Non-contact microcrack detection via nonlinear Lamb wave mixing and laser line arrays

Abstract

In this study, a non-contact nonlinear Lamb wave mixing technique based on laser line-array excitation is developed for microcrack detection in plate-like structures. Specifically, a pulsed laser with a line-array pattern (LAP) source is created to generate two narrowband Lamb waves with distinctive frequencies; subsequently, a vibrometry is used to measure the corresponding ultrasonic responses. The presence of microcrack caused nonlinear wave mixing between the two generated Lamb waves; consequently, nonlinear mixed components are generated at the sum and difference of the two input frequencies.

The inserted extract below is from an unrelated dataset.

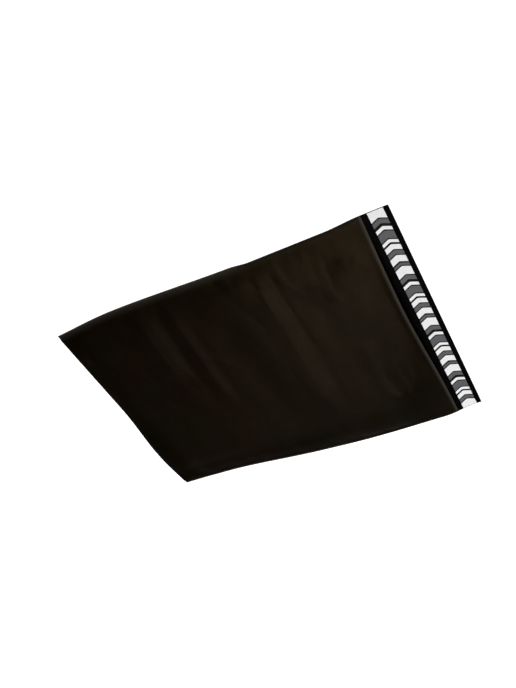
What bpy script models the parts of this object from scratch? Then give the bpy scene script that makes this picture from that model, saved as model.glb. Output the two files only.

The novel contributions of this study are as follows: (i) a fully non-contact laser ultrasonic system with a Sagnac interferometer is developed for narrowband Lamb wave generation; additionally, a vibrometry is employed to identify the mixed components; (ii) the proposed system allows two Lamb waves with distinctive frequencies to be simultaneously generated by a single laser source; (iii) the proposed system allows the user to selectively implement the Lamb wave mode at the desired input frequency by simply adjusting the optical lens; and (iv) unlike the slit mask method, the Sagnac interferometer system yields laser LAP sources that can produce sufficient energy (exceeding 80%) to generate input waves in structures. Moreover, the performance of the developed laser ultrasonic system is experimentally validated by applying it to aluminum specimens containing microcracks. The results indicate that the proposed system can locate and detect microcracks in a plate by scanning the wave-mixing zone.